Вонь в современном нам значении скорее всего является производным от глагола вонять, т. е. даже и по своему происхождению вторично. Изменение в правилах сочетаемости глагола привело к изменению в его значении: воняти мускусом — воняти смрадом — легкий сдвиг в сторону, небольшая вольность, может быть, поэтическая метафора в конце концов привела к печальному финалу, хотя финал этот и был подсказан местом слова в цепи родственных слов.
На этом примере вы видите условия, в которых происходит изменение значения. Система значений всех родственных слов всего лишь не препятствует изменению одного слова в ту или другую сторону. Само же изменение всегда имеет множество возможностей: значение может сдвинуться в ту сторону и в другую сторону, и туда, и сюда. Как позволит текст и подтекст. Как получится — красиво или неудачно? Понравится ли? Соединится ли слово в новом значении с другими словами или нет?
Изменения касаются не просто отдельных слов — отдельное слово никогда само по себе не стало бы изменяться и вообще не могло бы измениться. Слово — это ведь условный знак. Изменяется не отдельный знак, а сразу целые группы знаков, связанных общей системой. В самом деле, если в древности слово доить входило в одну группу, а теперь, слегка изменив свое значение и правила сочетания с другими словами, связано совсем с иной группой слов русского языка, ясно, что прежнее, древнее соотношение слов распалось, видоизменилось, стало другим.
В современном словаре мы находим много слов, которые кажутся одинокими в словарном море, случайными сочетаниями звуков, которыми к тому же и редко пользуются. Вот одно из них — кляп.
Хорошее и звонкое слово, но часто ли оно нам нужно? Слово короткое, но в толковом словаре русского языка объясняется длинно: ‘кусок дерева или тряпка, насильно всовываемая в рот для предупреждения крика или кусания’. Вот как: кусок дерева в рот, чтобы не кусался. Ну, понятно, при этом нужно руки связать, чтобы не пытался выдернуть кляп, и за волосы держать. Но словарь этих подробностей уже не отмечает. Оно и понятно: словарь, а не инструкция. А нам и того меньше нужно, всего лишь опорные части словарного описания: ‘кусок дерева... насильно.., в отверстие... закрыть (согнув)...’
Если вы внимательно всмотритесь в этот пунктирный набросок, то за ним, за его многоточиями вы увидите сложную историю слова, его прежние значения, его постепенное и неуклонное движение к современному короткому кляп, потому что, если слово остается в одиночестве, постепенно растеряв все свое обширное семейство, в нем, свернувшись пружиной, сохраняются до лучших времен все возможные в прошлом значения и оттенки. И когда понадобится, эта пружина может развернуться новым соцветием слов. Если подобные корни вы назовете лексическими консерватами (все-таки лучше, чем «консервы») — это будет точно.

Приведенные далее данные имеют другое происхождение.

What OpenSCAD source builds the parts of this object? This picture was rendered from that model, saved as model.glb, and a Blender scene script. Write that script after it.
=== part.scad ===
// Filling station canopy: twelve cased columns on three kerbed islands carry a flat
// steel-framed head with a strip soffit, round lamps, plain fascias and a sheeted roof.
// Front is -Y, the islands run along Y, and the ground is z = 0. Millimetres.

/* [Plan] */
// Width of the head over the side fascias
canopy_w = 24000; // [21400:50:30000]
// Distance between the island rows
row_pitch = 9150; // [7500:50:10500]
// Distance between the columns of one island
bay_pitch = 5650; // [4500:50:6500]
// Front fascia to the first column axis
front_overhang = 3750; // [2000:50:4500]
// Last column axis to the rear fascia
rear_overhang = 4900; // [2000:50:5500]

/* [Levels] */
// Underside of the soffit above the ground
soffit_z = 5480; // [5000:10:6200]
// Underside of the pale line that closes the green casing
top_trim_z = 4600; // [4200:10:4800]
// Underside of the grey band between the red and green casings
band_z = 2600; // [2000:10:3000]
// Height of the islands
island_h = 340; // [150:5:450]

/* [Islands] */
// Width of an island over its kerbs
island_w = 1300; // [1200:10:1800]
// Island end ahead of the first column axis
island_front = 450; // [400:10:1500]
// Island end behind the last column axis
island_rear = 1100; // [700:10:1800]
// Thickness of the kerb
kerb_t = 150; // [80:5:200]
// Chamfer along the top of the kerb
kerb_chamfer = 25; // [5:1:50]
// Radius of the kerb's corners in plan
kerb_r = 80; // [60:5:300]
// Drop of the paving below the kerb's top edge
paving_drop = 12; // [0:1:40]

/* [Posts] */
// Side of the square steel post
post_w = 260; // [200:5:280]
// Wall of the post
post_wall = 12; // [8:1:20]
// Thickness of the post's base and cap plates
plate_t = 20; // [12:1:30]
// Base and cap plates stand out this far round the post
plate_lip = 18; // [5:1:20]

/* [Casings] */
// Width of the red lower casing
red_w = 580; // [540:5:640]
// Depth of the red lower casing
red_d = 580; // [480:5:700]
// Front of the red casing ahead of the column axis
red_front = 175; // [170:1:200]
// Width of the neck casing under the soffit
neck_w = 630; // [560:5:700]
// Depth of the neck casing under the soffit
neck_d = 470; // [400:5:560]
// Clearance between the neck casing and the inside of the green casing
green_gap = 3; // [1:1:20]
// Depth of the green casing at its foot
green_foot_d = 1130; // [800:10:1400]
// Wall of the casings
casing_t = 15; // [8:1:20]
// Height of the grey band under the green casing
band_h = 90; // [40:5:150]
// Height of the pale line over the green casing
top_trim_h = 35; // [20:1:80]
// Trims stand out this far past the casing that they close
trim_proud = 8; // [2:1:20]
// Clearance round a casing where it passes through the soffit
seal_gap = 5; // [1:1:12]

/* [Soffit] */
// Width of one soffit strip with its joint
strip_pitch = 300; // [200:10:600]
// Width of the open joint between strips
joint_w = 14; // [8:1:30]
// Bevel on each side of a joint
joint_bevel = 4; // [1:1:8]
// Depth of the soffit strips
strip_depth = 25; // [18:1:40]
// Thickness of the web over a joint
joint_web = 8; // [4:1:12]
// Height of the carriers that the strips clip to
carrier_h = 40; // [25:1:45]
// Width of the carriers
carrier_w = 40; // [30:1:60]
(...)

Вот каким образом эта пружина свертывалась. Есть какие-то связи между корнями -кляп- и -кляч-. Во многих славянских языках (и в русском также) они дают одинаковую россыпь значений. Например, наша кляча по-польски звучит кленпа (похоже на кляпа). Общее значение слов с этими корнями — ‘согнутый (насильно)’, это значение можно заметить и в диалектных русских словах. Илья Муромец, если вы помните, одного из своих противников повстречал у тое у березы у покляпыя — ‘у согнутой, искривленной березы’. Та же самая кляпа, она же и кляча.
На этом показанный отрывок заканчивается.